If you are fair and careful with the data I am including below, the correlations among all of the factors do not paint any clear picture at all about the effectiveness of programs or policy (again, even if we assume those programs and policies are being implemented at all or well).
Anyone using this data to claim “grade retention works” or “systematic intensive phonics works” is simply being deeply dishonest because no one has done any of the necessary work to tease out those claims in a scientific way (random sampling, controlling for non-instructional factors, investigating fidelity to policies and programs, etc.).
In other words, those advocating for the “science of reading” are making no effort to be scientific themselves in the pursuit of proving if their claims are valid, or not.
None the less, here are the updated data in a manageable chart:
If we genuinely believe a few points here or there, comparing entirely different populations of students under ever-shifting conditions both in their lives and in their education, are in fact not just statistically significant but significant, then we have a wealth of evidence above to suggest that all the standards, testing, and policies are actually degrading student reading achievement.

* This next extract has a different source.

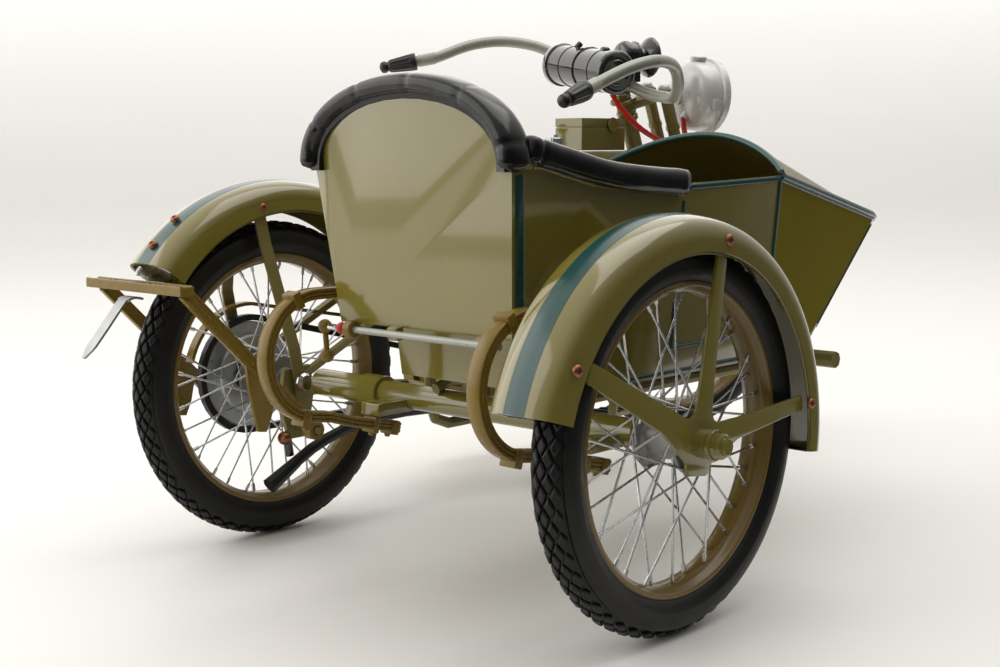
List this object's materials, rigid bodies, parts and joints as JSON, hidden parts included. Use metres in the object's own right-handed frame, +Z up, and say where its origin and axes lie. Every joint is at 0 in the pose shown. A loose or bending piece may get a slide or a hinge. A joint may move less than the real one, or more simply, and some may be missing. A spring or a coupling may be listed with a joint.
{
  "type": "model motorcycle with sidecar",
  "caption": "Olive one-sixth scale veteran motorcycle with a bow-fronted passenger sidecar, spoked wheels, raised bars and a fold-down rear stand.",
  "frame": {"origin": "on the ground, under the middle of the model's bounding box", "axes": "+Y forward, the way it drives; +X to the right, where the sidecar is; +Z up"},
  "size_m": [0.3154, 0.3994, 0.201],
  "materials": {
    "olive_enamel": "gloss olive paint",
    "tan_moulding": "brown-olive paint, semi-gloss",
    "cast_alloy": "matt cast",
    "black_enamel": "gloss black",
    "tyre_rubber": "matt black, crossed diamond tread",
    "grip_rubber": "satin black, ribbed",
    "black_leather": "soft shine",
    "bright_steel": "bright",
    "satin_steel": "satin grey paint",
    "silver_paint": "silver, semi-gloss",
    "lamp_glass": "clear",
    "red_hose": "smooth red"
  },
  "bodies": {
    "frame": {"frame_loop": "olive_enamel", "rear_stays": "olive_enamel", "rear_fender": "olive_enamel", "fender_stay": "olive_enamel", "fuel_tank": "olive_enamel", "toolbox": "olive_enamel", "sidecar_tub": "olive_enamel", "sidecar_cowl": "olive_enamel", "axle_tube": "olive_enamel", "sidecar_frame": "olive_enamel", "sidecar_fender": "olive_enamel", "sidecar_stay": "olive_enamel", "c_spring_left": "tan_moulding", "c_spring_right": "tan_moulding", "chain_guard": "tan_moulding", "engine_case": "cast_alloy", "front_cylinder": "cast_alloy", "rear_cylinder": "cast_alloy", "carburettor": "cast_alloy", "gearbox": "cast_alloy", "exhaust": "black_enamel", "footboard_left": "black_enamel", "footboard_right": "black_enamel", "drive_chain": "black_enamel", "saddle": "black_leather", "backrest_trim": "black_leather", "arm_trim_left": "black_leather", "arm_trim_right": "black_leather", "seat_cushion": "black_leather", "rear_axle": "bright_steel", "saddle_springs": "bright_steel", "cross_rod": "bright_steel", "fuel_cap": "silver_paint", "oil_cap": "silver_paint"},
    "rear_wheel": {"rear_tyre": "tyre_rubber", "rear_rim": "olive_enamel", "rear_spokes": "bright_steel", "brake_drum": "bright_steel"},
    "sidecar_wheel": {"sidecar_tyre": "tyre_rubber", "sidecar_rim": "olive_enamel", "sidecar_spokes": "bright_steel"},
    "steering": {"fork": "olive_enamel", "handlebar": "satin_steel", "grip_left": "grip_rubber", "grip_right": "grip_rubber", "gas_tank": "black_enamel", "horn": "black_enamel", "headlamp": "silver_paint", "headlamp_lens": "lamp_glass", "gas_hose": "red_hose", "front_fender": "olive_enamel"},
    "front_wheel": {"front_tyre": "tyre_rubber", "front_rim": "olive_enamel", "front_spokes": "bright_steel"},
    "stand": {"rear_stand": "tan_moulding"},
    "stand_clip": {"stand_tang": "satin_steel"},
    "toolbox_cover": {"toolbox_lid": "olive_enamel"},
    "kick_lever": {"kick_starter": "bright_steel"},
    "gear_lever": {"shift_lever": "black_enamel"},
    "foot_brake": {"brake_pedal": "black_enamel"}
  },
  "joints": [
    {"name": "rear_wheel_spin", "type": "hinge", "parent": "frame", "child": "rear_wheel", "pos_m": [-0.04652, -0.12033, 0.05925], "axis": [1, 0, 0], "continuous": true},
    {"name": "sidecar_wheel_spin", "type": "hinge", "parent": "frame", "child": "sidecar_wheel", "pos_m": [0.13758, -0.11533, 0.05925], "axis": [1, 0, 0], "continuous": true},
    {"name": "steering_turn", "type": "hinge", "parent": "frame", "child": "steering", "pos_m": [-0.04652, 0.10167, 0.15], "axis": [0, -0.3746, 0.9272], "range_deg": [-10, 50]},
    {"name": "front_wheel_spin", "type": "hinge", "parent": "steering", "child": "front_wheel", "pos_m": [-0.04486, 0.1434, 0.05914], "axis": [0.9421, -0.311, -0.1257], "continuous": true},
    {"name": "stand_swing", "type": "hinge", "parent": "frame", "child": "stand", "pos_m": [-0.04652, -0.12033, 0.042], "axis": [1, 0, 0], "range_deg": [0, 73]},
    {"name": "stand_clip_swing", "type": "hinge", "parent": "stand", "child": "stand_clip", "pos_m": [-0.04652, -0.17583, 0.0975], "axis": [1, 0, 0], "range_deg": [-80, 24]},
    {"name": "toolbox_lid_open", "type": "hinge", "parent": "frame", "child": "toolbox_cover", "pos_m": [-0.05482, 0.06967, 0.1556], "axis": [0, -1, 0], "range_deg": [0, 37]},
    {"name": "kick_start", "type": "hinge", "parent": "frame", "child": "kick_lever", "pos_m": [-0.02652, -0.02133, 0.05], "axis": [1, 0, 0], "range_deg": [0, 70], "stiffness_Nm_per_rad": 0.01, "springref_deg": -11.46},
    {"name": "gear_shift", "type": "hinge", "parent": "frame", "child": "gear_lever", "pos_m": [-0.06552, 0.02967, 0.1135], "axis": [1, 0, 0], "range_deg": [-22, 14]},
    {"name": "brake_press", "type": "hinge", "parent": "frame", "child": "foot_brake", "pos_m": [-0.01752, 0.06067, 0.031], "axis": [-1, 0, 0], "range_deg": [0, 14], "stiffness_Nm_per_rad": 0.01, "springref_deg": -5.73}
  ]
}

Finally, I want to stress, the greatest problem exposed by how the media and dyslexia/phonics advocates are responding to NAEP 2019 is that reading is too often a political and ideological football, and students in real classrooms and real lives are being reduced to petty games.
Again, at no point over the past 100 years have the crisis and failure arguments about reading achievement been any different than at this exact moment — regardless of how students have been taught to read (including peak years of intensive phonics and jumbled claims of implementing whole language).
How states mandate and implement reading instruction as well as relentlessly test it in the worst possible formats is a tale of too many cooks in the kitchen, with most of them having no credibility.